Notas do Pinheiro

Jornalismo Analítico

sábado, maio 05, 2012

A retórica como transferência da culpabilidade


RIO DE JANEIRO (RJ) - O DISCURSO contra os banqueiros é sempre um sucesso de público - e muitas vezes de crítica - e a presidente da República, Dilma Wana Rousseff (PT-RS) tem-se dedicado com notável empenho a essa tarefa. O que não deve surpreender ninguém: os juros cobrados no Brasil, entre os mais altos do mundo, estão muito além de qualquer padrão aceitável, exceto em momentos excepcionais, nos países civilizados. Mas foi um tanto surpreendente a escolha dos juros como tema central de seu pronunciamento na última Segunda-feira, 1º deste Maio, para comemorar o Dia do Trabalho. Dona Rousseff aproveitou a celebração do trabalhador brasileiro para cobrar mais uma vez a redução do custo dos financiamentos, como se fosse essa, neste momento, a ação mais importante para a criação de empregos e para o aumento do bem-estar dos trabalhadores. Os bancos brasileiros, disse a presidente da República, são muito sólidos e isso é bom para o País, mas nada justifica a manutenção de juros tão altos. Ela exortou o setor bancário, mais uma vez, a seguir o exemplo dos bancos públicos que atuam no varejo: Caixa Econômica Federal (CEF) e do Banco do Brasil (BB S/A).

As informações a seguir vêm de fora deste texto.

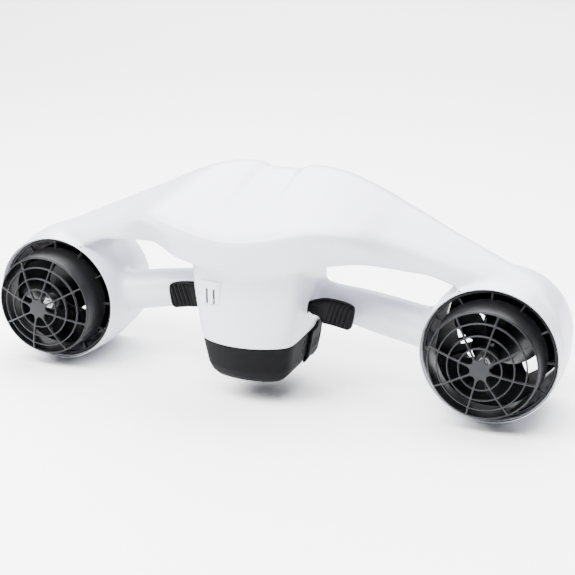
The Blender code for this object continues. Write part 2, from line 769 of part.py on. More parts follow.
def make_lever(name, side):
    pivot = pivot_at(f"lever_axis_{name}", (side * LEVER_PIN[0], LEVER_PIN[1], LEVER_Z))
    origin = pivot.location.copy()
    rings = []
    for x, y0, y1, z0, z1 in LEVER_SECTIONS:
        outline = rounded_rectangle(y0 * MM, y1 * MM, z0 * MM, z1 * MM, 0.0025)
        rings.append([(side * x * MM, y, z) for y, z in outline])
    lever = object_from(loft(rings), f"finger_lever_{name}", "black", origin)
    place = (side * LEVER_PIN[0], LEVER_PIN[1], 0)
    cut(lever, rod(LEVER_PIN_R + GAP, 0.070, 0.110, place, 12, "Z"))
    magnet_place = (side * 0.0368, 0, LEVER_Z)
    cut(lever, rod(0.0023, -0.020, 0.0, magnet_place, 10))
    magnet = rod(0.0020, -0.0088, -0.0034, magnet_place, 10)
    magnet = object_from(magnet, f"lever_magnet_{name}", "steel", origin)
    for piece in (lever, magnet):
        parented(piece, pivot)
    object_from(rod(LEVER_PIN_R, 0.0742, 0.1058, place, 12, "Z"), f"lever_pin_{name}", "steel")
    sensor = sided_box(side, (0.0350, -0.0165, EAR_BOTTOM[1] + GAP), (0.0400, -0.0125, 0.0925))
    object_from(sensor, f"lever_sensor_{name}", "charcoal")
    turns, sides, wire, coil = 3, 8, 0.0006, 0.0029
    points = []
    for i in range(sides * turns + 1):
        angle = math.tau * i / sides
        x, y = LEVER_PIN[0] + coil * math.cos(angle), LEVER_PIN[1] + coil * math.sin(angle)
        points.append(Vector((side * x, y, 0.0966 + 0.0046 * i / (sides * turns))))
    spring = cable(f"lever_spring_{name}", points, wire, "steel", 1)
    spring.data.bevel_resolution = 1


# Battery


def make_battery():
    cap = object_from(trunk_loft(CAP_LEVELS), "battery_cap", "charcoal")
    x, (y0, y1), (z0, z1) = CASE_X, CASE_Y, CASE_Z
    cut(cap, rounded_box(-x - GAP, x + GAP, y0 - GAP, y1 + GAP, z0 - GAP, 0.09))
    for side in SIDES.values():
        notch = (0.0315, LATCH_Y[0] - 0.0008, 0.0180), (0.0600, LATCH_Y[1] + 0.0008, 0.0340)
        cut(cap, sided_box(side, *notch))
        cut(cap, rod(LATCH_PIN_R + GAP, 0.0015, 0.0385, (side * LATCH_PIN_X, 0, LATCH_PIN_Z), 10))
    case = object_from(rounded_box(-x, x, y0, y1, z0, z1), "battery_case", "black")
    x, y0, y1 = x - CASE_WALL, y0 + CASE_WALL, y1 - CASE_WALL
    cut(case, rounded_box(-x, x, y0, y1, 0.020, z1 - 0.0025, 0.003))
    x, y0, y1 = x - 0.0008, y0 + 0.0008, y1 - 0.0008
    object_from(rounded_box(-x, x, y0, y1, z0 + GAP, 0.0990), "battery_cells", "cell")
    object_from(box((-0.024, -0.030, 0.1010), (0.024, 0.038, 0.1028)), "battery_board", "board")
    seal = rounded_box(-0.0360, 0.0360, -0.0435, 0.0490, 0.0590, 0.0600, 0.012)
    seal = object_from(seal, "battery_seal", "rubber")
    cut(seal, rounded_box(-0.0330, 0.0330, -0.0405, 0.0460, 0.05, 0.07, 0.009))
    contacts = box((-0.010, 0.002, z1 + GAP), (0.010, 0.020, 0.1145))
    contacts = object_from(contacts, "battery_contacts", "brass")
    for across in (-0.006, 0.006):
        join(contacts, box((across - 0.001, 0.005, 0.1140), (across + 0.001, 0.017, 0.1185)))
    make_bay()


def make_bay():
    """The tub that the battery slides into, with a flange against the trunk's wall, and its terminals."""
    x, (y0, y1) = BAY_X, BAY_Y
    lower = TRUNK_LEVELS[0]
    flange_levels = ((60.3, *lower[1:]), (62.8, *lower[1:]))
    bay = object_from(trunk_loft(flange_levels, WALL + 2 * GAP), "battery_bay", "black")
    join(bay, rounded_box(-x, x, y0, y1, 0.0610, BAY_TOP, 0.006))
    cut(bay, rounded_box(-x + 0.002, x - 0.002, y0 + 0.002, y1 - 0.002, 0.0500, BAY_TOP - 0.002, 0.005))
    cut(bay, box((-0.0125, -0.0005, 0.110), (0.0125, 0.0225, 0.130)))
    block = object_from(box((-0.0120, 0.0, 0.1152), (0.0120, 0.0220, 0.1240)), "terminal_block", "black")
    for across in (-0.006, 0.006):
        cut(block, box((across - 0.0016, 0.004, 0.1100), (across + 0.0016, 0.018, 0.1200)))


def make_latch(name, side):
    pivot = pivot_at(f"latch_axis_{name}", (side * LATCH_PIN_X, 0.020, LATCH_PIN_Z))
    origin = pivot.location.copy()
    rings = []
    near, far = LATCH_Y
    for z, inner, outer in LATCH_SECTIONS:
        corners = ((inner, near), (outer, near + 0.001), (outer, far - 0.001), (inner, far))
        rings.append([(side * x * MM, y, z * MM) for x, y in corners])
    latch = object_from(loft(rings), f"battery_latch_{name}", "charcoal", origin)
    join(latch, sided_box(side, (0.0330, 0.0120, 0.0256), (0.0380, 0.0280, 0.0306)))
    place = (side * LATCH_PIN_X, 0, LATCH_PIN_Z)
    cut(latch, rod(LATCH_PIN_R + GAP, 0.0, 0.04, place, 10))
    parented(latch, pivot)
    object_from(rod(LATCH_PIN_R, 0.0020, 0.0380, place, 10), f"latch_pin_{name}", "steel")


# Electronics


def make_electronics():
    x, (y0, y1), (z0, z1) = BOX_X, BOX_Y, BOX_Z
    tray = object_from(rounded_box(-x, x, y0, y1, z0, z1), "control_box", "black")
    cut(tray, rounded_box(-x + 0.002, x - 0.002, y0 + 0.002, y1 - 0.002, z0 + 0.002, z1 + 0.01, 0.003))
    board = box((-0.040, y0 + 0.005, z0 + 0.006), (0.040, y1 - 0.005, z0 + 0.0076))
    object_from(board, "control_board", "board")


def main():
    clear_scene()
    make_wing()
    make_trunk()
    make_vent_panel()
    make_battery()
    make_electronics()
    for name, side in SIDES.items():
        make_grip(name, side)
        make_duct(name, side)
        make_guards(name, side)
        make_motor(name, side)
        make_propeller(name, side)
        make_motor_cable(name, side)
        make_lever(name, side)
        make_latch(name, side)


main()
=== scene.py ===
"""Looks of the twin-thruster underwater scooter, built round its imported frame.

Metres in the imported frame: +X right, +Y towards the user, +Z up, x = 0 the plane of symmetry. Shapes that
the two sides share are made for the right side and mirrored.
"""

import json
import math

import bmesh
import bpy
import numpy as np
from mathutils import Matrix, Vector


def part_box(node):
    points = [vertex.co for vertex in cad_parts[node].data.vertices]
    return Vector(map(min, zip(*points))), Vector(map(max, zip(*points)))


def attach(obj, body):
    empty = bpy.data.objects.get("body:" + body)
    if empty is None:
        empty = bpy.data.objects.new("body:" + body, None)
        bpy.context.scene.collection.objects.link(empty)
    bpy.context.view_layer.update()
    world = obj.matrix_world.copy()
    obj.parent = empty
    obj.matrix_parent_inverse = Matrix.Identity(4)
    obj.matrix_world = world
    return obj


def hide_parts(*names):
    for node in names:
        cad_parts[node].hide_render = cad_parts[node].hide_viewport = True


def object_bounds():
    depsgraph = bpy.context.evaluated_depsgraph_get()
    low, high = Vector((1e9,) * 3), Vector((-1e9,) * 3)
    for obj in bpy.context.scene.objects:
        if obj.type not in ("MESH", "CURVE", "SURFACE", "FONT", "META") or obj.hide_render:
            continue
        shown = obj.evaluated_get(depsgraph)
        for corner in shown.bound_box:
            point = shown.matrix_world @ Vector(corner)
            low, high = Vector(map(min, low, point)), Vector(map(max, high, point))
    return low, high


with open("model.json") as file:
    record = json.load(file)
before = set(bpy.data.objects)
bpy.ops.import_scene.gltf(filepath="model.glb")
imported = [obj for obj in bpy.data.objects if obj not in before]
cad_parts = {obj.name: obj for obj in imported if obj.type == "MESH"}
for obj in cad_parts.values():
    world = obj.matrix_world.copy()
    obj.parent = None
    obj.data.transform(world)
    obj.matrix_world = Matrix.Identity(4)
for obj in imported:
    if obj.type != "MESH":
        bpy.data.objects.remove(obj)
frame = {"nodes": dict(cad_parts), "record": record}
CAD_BOX = [list(corner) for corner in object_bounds()]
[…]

TAL campanha presidencial diversifica e enriquece o discurso oficial sobre os grandes entraves ao crescimento econômico e ao desenvolvimento do Brasil. Durante algum tempo a presidente da República concentrou os ataques num alvo externo - a política dos bancos centrais do mundo rico, acusados de causar um tsunami monetário. O excesso de dinheiro emitido na Europa e nos Estados Unidos da América (EUA) é apontado como causa da valorização do real e da perda de competitividade da indústria brasileira.

ESTA é uma campanha politicamente interessante, embora inútil do ponto de vista econômico. Nenhuma autoridade monetária do mundo rico vai mudar sua política para atender o governo brasileiro. Mas a função principal desse tipo de retórica não é resolver problemas. É transferir culpas. No caso dos bancos brasileiros, a capacidade de ação do governo é certamente maior, embora limitada. Além disso, a opinião pública é sem dúvida mais sensível a esse tipo de discurso do que à peroração sobre os bancos centrais estrangeiros.

NINGUÉM, exceto os banqueiros e seus porta-vozes, considera como razoáveis os juros cobrados no mercado brasileiro. As justificativas apresentadas - impostos muito altos, elevada inadimplência, depósitos compulsórios muito grandes - são obviamente insuficientes. Afinal, cerca de um terço do spread (a diferença entre o custo de captação dos bancos e os juros cobrados nos empréstimos) corresponde ao lucro dos bancos. Esse lucro só é sustentável porque o grau de concorrência no setor financeiro é muito baixo e as instituições têm enorme poder na formação de seus preços.

TODOS esses pontos foram analisados tecnicamente em vários estudos. Daí a decisão do governo de forçar o aumento da competição por meio dos bancos oficiais. Mas qual a eficácia real dessa estratégia? Instituições privadas cortaram os juros de algumas linhas de financiamento, mas muito mais para dar uma satisfação ao governo e à opinião pública do que para enfrentar, de fato, competidores estatais. O jogo pode não ter acabado e talvez sejam necessários novos lances das entidades federais. Até onde poderão avançar sem comprometer a rentabilidade e sem precisar recorrer ao Tesouro Nacional (TN)?

JUROS são importantes, mas não são tudo. Dona Rousseff sabe disso e mencionou a "diminuição equilibrada de impostos" e o combate à sobrevalorização cambial. Mas o governo pouco tem feito nessas e em outras áreas muito relevantes para a competitividade da indústria e para a criação de empregos. Não é preciso insistir na lentidão do Programa de Aceleração do Crescimento (PAC), nas deficiências da infraestrutura, nas distorções tributárias, na falta de uma política eficiente de tecnologia e na baixa qualidade do gasto público. Rousseff prometeu mais de uma vez melhorar a capacidade gerencial da administração federal. Ficou na promessa.

TAIS campanhas contra o tsunami monetário e os juros altos no Brasil seriam mais dignas de crédito se fossem precedidas de ações sérias para a solução de problemas da alçada direta do governo. Sem isso, a retórica da presidente da República Federativa do Brasil não se distancia muito das perorações habituais de sua congênere argentina Cristina Fernándes Kirchner.